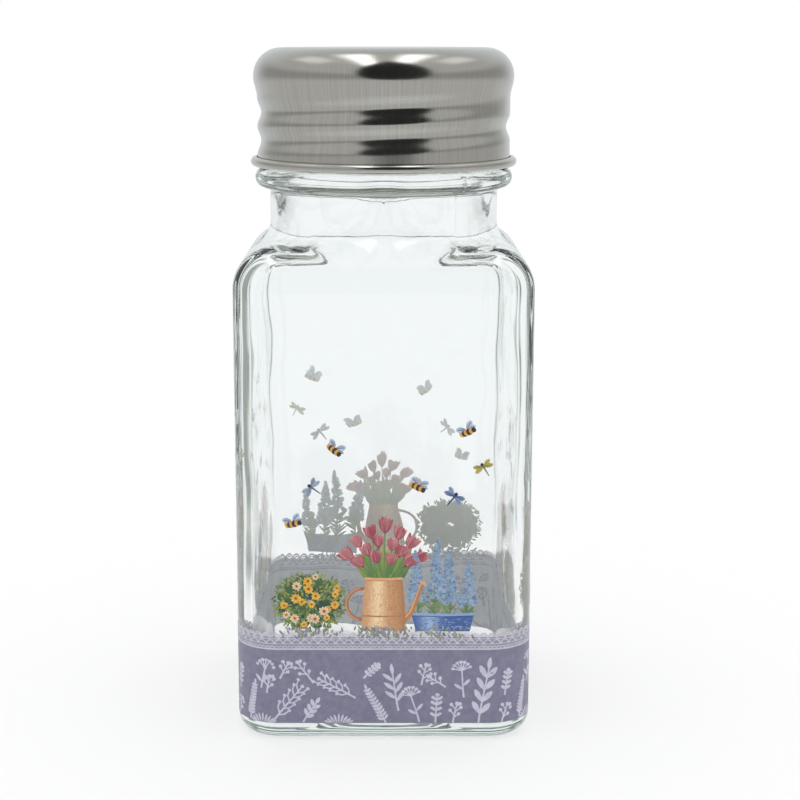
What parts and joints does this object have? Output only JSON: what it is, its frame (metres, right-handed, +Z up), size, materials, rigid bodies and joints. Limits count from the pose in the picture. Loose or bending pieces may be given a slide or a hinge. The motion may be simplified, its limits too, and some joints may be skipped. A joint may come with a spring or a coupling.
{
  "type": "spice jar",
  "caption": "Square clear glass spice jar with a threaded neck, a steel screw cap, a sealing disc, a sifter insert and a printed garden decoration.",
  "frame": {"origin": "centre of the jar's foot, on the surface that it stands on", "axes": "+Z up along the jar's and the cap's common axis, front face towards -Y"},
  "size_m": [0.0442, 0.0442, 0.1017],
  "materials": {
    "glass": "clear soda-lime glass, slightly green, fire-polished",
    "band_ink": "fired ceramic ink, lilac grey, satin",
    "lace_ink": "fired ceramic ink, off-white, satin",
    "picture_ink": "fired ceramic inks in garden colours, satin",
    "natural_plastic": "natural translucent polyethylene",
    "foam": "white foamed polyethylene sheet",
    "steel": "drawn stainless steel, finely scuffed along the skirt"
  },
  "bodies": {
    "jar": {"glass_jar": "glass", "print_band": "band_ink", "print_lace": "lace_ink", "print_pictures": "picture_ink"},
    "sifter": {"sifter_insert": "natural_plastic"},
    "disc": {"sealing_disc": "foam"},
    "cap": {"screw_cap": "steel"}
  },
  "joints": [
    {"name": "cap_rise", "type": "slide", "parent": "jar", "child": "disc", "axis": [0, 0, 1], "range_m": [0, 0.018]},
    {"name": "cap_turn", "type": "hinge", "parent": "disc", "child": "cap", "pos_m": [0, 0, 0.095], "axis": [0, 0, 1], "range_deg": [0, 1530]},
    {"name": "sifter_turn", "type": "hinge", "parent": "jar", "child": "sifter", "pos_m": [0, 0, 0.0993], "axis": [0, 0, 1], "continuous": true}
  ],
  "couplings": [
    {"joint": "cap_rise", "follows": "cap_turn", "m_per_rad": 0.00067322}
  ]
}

Task brief ->
Show every line where the string "slide" appears.

Expected answer ->
What parts and joints does this object have? Output only JSON: what it is, its frame (metres, right-handed, +Z up), size, materials, rigid bodies and joints. Limits count from the pose in the picture. Loose or bending pieces may be given a slide or a hinge. The motion may be simplified, its limits too, and some joints may be skipped. A joint may come with a spring or a coupling.
    {"name": "cap_rise", "type": "slide", "parent": "jar", "child": "disc", "axis": [0, 0, 1], "range_m": [0, 0.018]},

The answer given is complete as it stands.